» **Recorded data**:

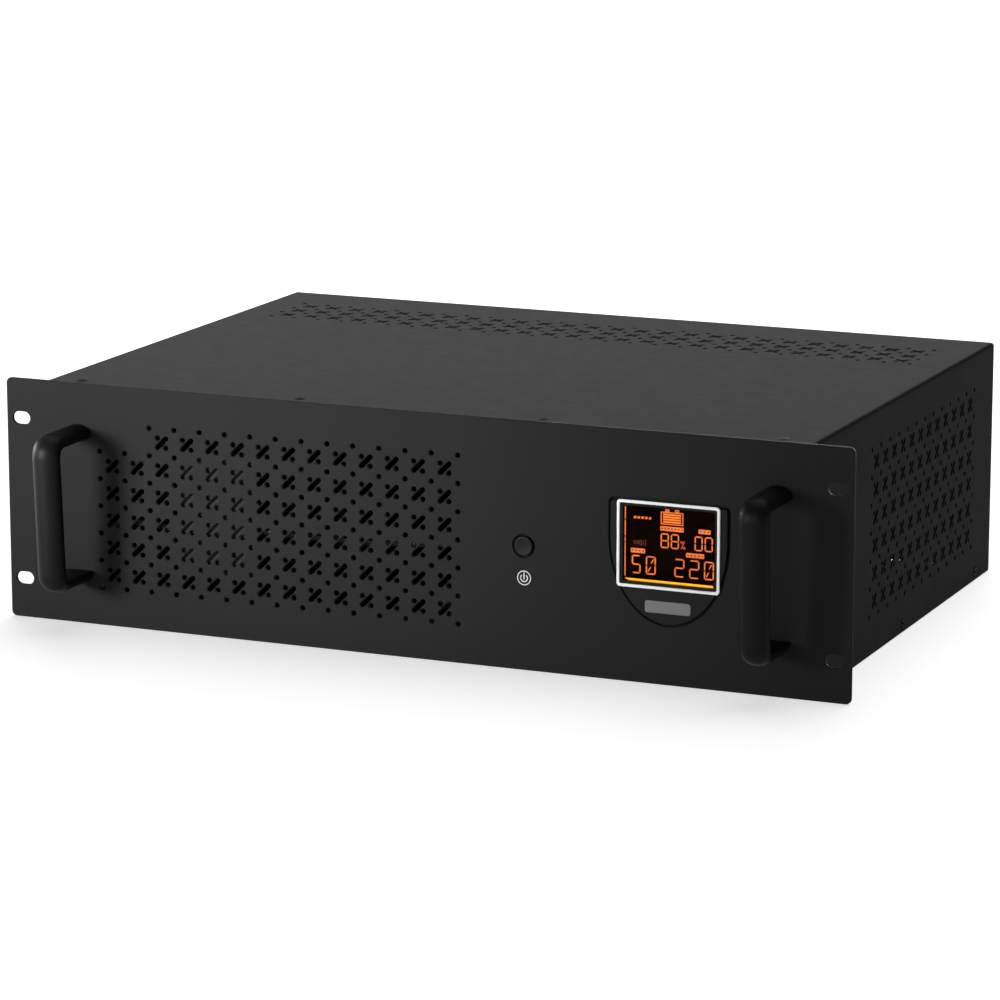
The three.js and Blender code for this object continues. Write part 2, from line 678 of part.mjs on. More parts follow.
for (const [side, x] of Object.entries(HANDLE_X)) {
  add(`handle_${side}`, handle(), SATIN_BLACK(), [x, 0, 0]);
}
handleScrewPlaces().forEach(([x, z], i) => {
  const name = `handle_screw_${i < 2 ? "left" : "right"}_${i % 2 ? "high" : "low"}`;
  add(name, panScrew(), ZINC_STEEL(), [x, PANEL.thickness + GAP, z], [-Math.PI / 2, 0, 0]);
});
TOP_SCREWS.x.forEach((x, i) => {
  add(`cover_screw_top_${i + 1}`, countersunkScrew(), BLACK_SCREW(), [x, TOP_SCREWS.y, CASE.height]);
});
for (const [side, sign] of [["left", -1], ["right", 1]]) {
  SIDE_SCREWS.y.forEach((y, i) => {
    const name = `cover_screw_${side}_${i + 1}`;
    const place = [(sign * CASE.width) / 2, y, SIDE_SCREWS.z];
    add(name, countersunkScrew(), BLACK_SCREW(), place, [0, (sign * Math.PI) / 2, 0]);
  });
}

add("display_bezel", displayBezel(), SATIN_BLACK());
add("display_frame", displayFrame(), SILVER_FRAME());
add("display_window", screenBlock(2.4, -BEZEL_PROUD, 0.2), DARK_WINDOW());
add("lcd_module", screenBlock(2.6, 0.5, 6), SCREEN_BROWN());
add("display_board", screenBlock(0.6, 6.3, 7.9), BOARD_GREEN());

const BUTTON_PLACE = [BUTTON.x, 0, BUTTON.z];
add("power_button_cap", buttonCap(), SATIN_BLACK(), BUTTON_PLACE);
add("power_button_spring", buttonSpring(), ZINC_STEEL(), BUTTON_PLACE);
add("power_switch_body", switchBody(), MATT_BLACK(), BUTTON_PLACE);
add("switch_bracket", switchBracket(), ZINC_STEEL());

for (let i = 0; i < 2; i++) {
  const y = BATTERY.firstY + BATTERY.depth / 2 + i * BATTERY.pitch;
  add(`battery_${i + 1}`, battery(), MATT_BLACK(), [BATTERY.x, y, PAN_TOP]);
}
add("battery_strap", batteryStrap(), MATT_BLACK());

const TRANSFORMER_PLACE = [TRANSFORMER.x, TRANSFORMER.y, PAN_TOP];
add("transformer_core", transformerCore(), LAMINATIONS(), TRANSFORMER_PLACE);
add("transformer_winding", transformerWinding(), COPPER(), TRANSFORMER_PLACE);
add("transformer_clamp", transformerClamp(), ZINC_STEEL(), TRANSFORMER_PLACE);

const BOARD_TOP = BOARD.z + BOARD.thickness + GAP;
add("main_board", mainBoard(), BOARD_GREEN(), [BOARD.x, BOARD.y, BOARD.z]);
HEATSINK.x.forEach((x, i) => {
  add(`heatsink_${i + 1}`, heatsink(), ALUMINIUM(), [x, HEATSINK.y, BOARD_TOP]);
});
CAPACITOR.places.forEach(([x, y], i) => {
  add(`capacitor_${i + 1}`, capacitor(), SLEEVE_BLUE(), [x, y, BOARD_TOP]);
});
RELAY.x.forEach((x, i) => {
  add(`relay_${i + 1}`, relay(), RELAY_BLUE(), [x, RELAY.y, BOARD_TOP]);
});
add("choke", choke(), COPPER(), [CHOKE.x, CHOKE.y, BOARD_TOP + CHOKE.thickness]);

const FAN_PLACE = [FAN.x, REAR_PANEL.front - GAP, FAN.z];
add("fan_frame", fanFrame(), MATT_BLACK(), FAN_PLACE);
add("fan_rotor", fanRotor(), MATT_BLACK(), FAN_PLACE);
add("fan_guard", fanGuard(), ZINC_STEEL(), [FAN.x, CASE.rear + GAP + 1.4, FAN.z]);

OUTLET.x.forEach((x, i) => {
  add(`outlet_${i + 1}`, outlet(), MATT_BLACK(), [x, CASE.rear, OUTLET.z]);
});
add("power_inlet", inlet(), MATT_BLACK(), [INLET.x, CASE.rear, INLET.z]);
add("breaker_body", breakerBody(), MATT_BLACK(), [BREAKER.x, CASE.rear, BREAKER.z]);
add("breaker_button", breakerButton(), BUTTON_RED(), [BREAKER.x, CASE.rear, BREAKER.z]);
add("network_ports", networkPorts(), ZINC_STEEL(), [NETWORK.x, CASE.rear, NETWORK.z]);
add("usb_port", usbPort(), ZINC_STEEL(), [USB.x, CASE.rear, USB.z]);

const positive = leadCurve(
  [-55, 30.5, 101], [-54, 31, 110], [-42, 45, 114], [-28, 90, 108],
  [-22, 130, 80], [-14, 160, 35], [-8, 178, 18],
);
const negative = leadCurve(
  [-55, 97, 101], [-53, 98, 110], [-40, 105, 113], [-33, 125, 100],
  [-31, 150, 60], [-33, 168, 25], [-36, 178, 18],
);
const displayLead = leadCurve(
  [142, 8.4, 70], [142, 16, 68], [138, 22, 50], [120, 26, 25], [75, 34, 9],
  [35, 60, 6], [22, 135, 6], [24, 150, 8], [27, 160, 17], [29, 172, 19], [30, 182, 17],
);
// This one runs behind the vents.
const switchLead = leadCurve(
  [53.3, 16, 66], [46, 16, 66], [25, 11, 62], [-30, 9, 58], [-95, 8.5, 58], [-143, 8.5, 55],
  [-168, 9, 57], [-188, 14, 50], [-200, 32, 30], [-203, 62, 15], [-203, 120, 12],
  [-200, 150, 14], [-192, 170, 21], [-187, 184, 18],
);
add("battery_lead_positive", tube(positive, 2, 16), lead(0xa01818));
add("battery_lead_negative", tube(negative, 2, 16), lead(0x161616));
add("display_lead", tube(displayLead, 2, 28), lead(0x77797c));
add("switch_lead", tube(switchLead, 1.6, 40), lead(0x77797c));

// The origin goes under the middle of the whole object's box.
const box = new THREE.Box3().setFromObject(caseGroup);
caseGroup.position.y = -(box.min.y + box.max.y) / 2;
const ups = new THREE.Group();
ups.add(caseGroup);

export default ups;
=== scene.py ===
# A 3U rack-mount uninterruptible power supply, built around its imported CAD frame.
#
# Sizes are millimetres in the front panel's own frame: x = 0 at its middle, y = 0 at its face with
# +y into the case, z = 0 at its lower edge. TO_FRAME turns them into the frame's metres.
import json
from math import cos, pi, radians, sin, tau

import bmesh
import bpy
from mathutils import Matrix, Vector


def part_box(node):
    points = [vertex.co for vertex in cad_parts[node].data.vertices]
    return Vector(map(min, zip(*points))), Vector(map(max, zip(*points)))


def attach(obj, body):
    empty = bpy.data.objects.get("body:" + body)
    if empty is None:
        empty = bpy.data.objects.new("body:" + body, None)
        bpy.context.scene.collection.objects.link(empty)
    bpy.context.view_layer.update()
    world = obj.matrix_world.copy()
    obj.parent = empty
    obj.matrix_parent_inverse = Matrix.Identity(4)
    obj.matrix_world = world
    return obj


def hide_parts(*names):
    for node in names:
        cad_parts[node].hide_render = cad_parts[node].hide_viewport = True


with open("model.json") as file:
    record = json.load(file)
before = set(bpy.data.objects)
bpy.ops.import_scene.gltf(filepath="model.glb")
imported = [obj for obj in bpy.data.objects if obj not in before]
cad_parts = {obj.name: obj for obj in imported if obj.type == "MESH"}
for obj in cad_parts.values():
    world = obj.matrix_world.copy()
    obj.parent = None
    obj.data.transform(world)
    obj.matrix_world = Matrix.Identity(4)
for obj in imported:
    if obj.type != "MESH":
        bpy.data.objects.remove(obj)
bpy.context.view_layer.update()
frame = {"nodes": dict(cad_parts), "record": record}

SCENE = bpy.context.scene
MM = 0.001
FACE_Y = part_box("front_panel")[0].y


def millimetres(node):
    """The lowest and highest corner of a CAD node, in the panel's millimetres."""
    return [(corner - Vector((0, FACE_Y, 0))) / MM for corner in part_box(node)]


TO_FRAME = Matrix.Translation((0, FACE_Y, 0)) @ Matrix.Scale(MM, 4)
PANEL_LOW, PANEL_HIGH = millimetres("front_panel")
COVER_LOW, COVER_HIGH = millimetres("top_cover")
REAR_FACE = millimetres("rear_panel")[1].y

# ---- Camera and studio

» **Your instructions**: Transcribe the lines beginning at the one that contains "whole object's box." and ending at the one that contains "obj.parent = empty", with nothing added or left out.

» **Output for this exercise**:
// The origin goes under the middle of the whole object's box.
const box = new THREE.Box3().setFromObject(caseGroup);
caseGroup.position.y = -(box.min.y + box.max.y) / 2;
const ups = new THREE.Group();
ups.add(caseGroup);

export default ups;
=== scene.py ===
# A 3U rack-mount uninterruptible power supply, built around its imported CAD frame.
#
# Sizes are millimetres in the front panel's own frame: x = 0 at its middle, y = 0 at its face with
# +y into the case, z = 0 at its lower edge. TO_FRAME turns them into the frame's metres.
import json
from math import cos, pi, radians, sin, tau

import bmesh
import bpy
from mathutils import Matrix, Vector


def part_box(node):
    points = [vertex.co for vertex in cad_parts[node].data.vertices]
    return Vector(map(min, zip(*points))), Vector(map(max, zip(*points)))


def attach(obj, body):
    empty = bpy.data.objects.get("body:" + body)
    if empty is None:
        empty = bpy.data.objects.new("body:" + body, None)
        bpy.context.scene.collection.objects.link(empty)
    bpy.context.view_layer.update()
    world = obj.matrix_world.copy()
    obj.parent = empty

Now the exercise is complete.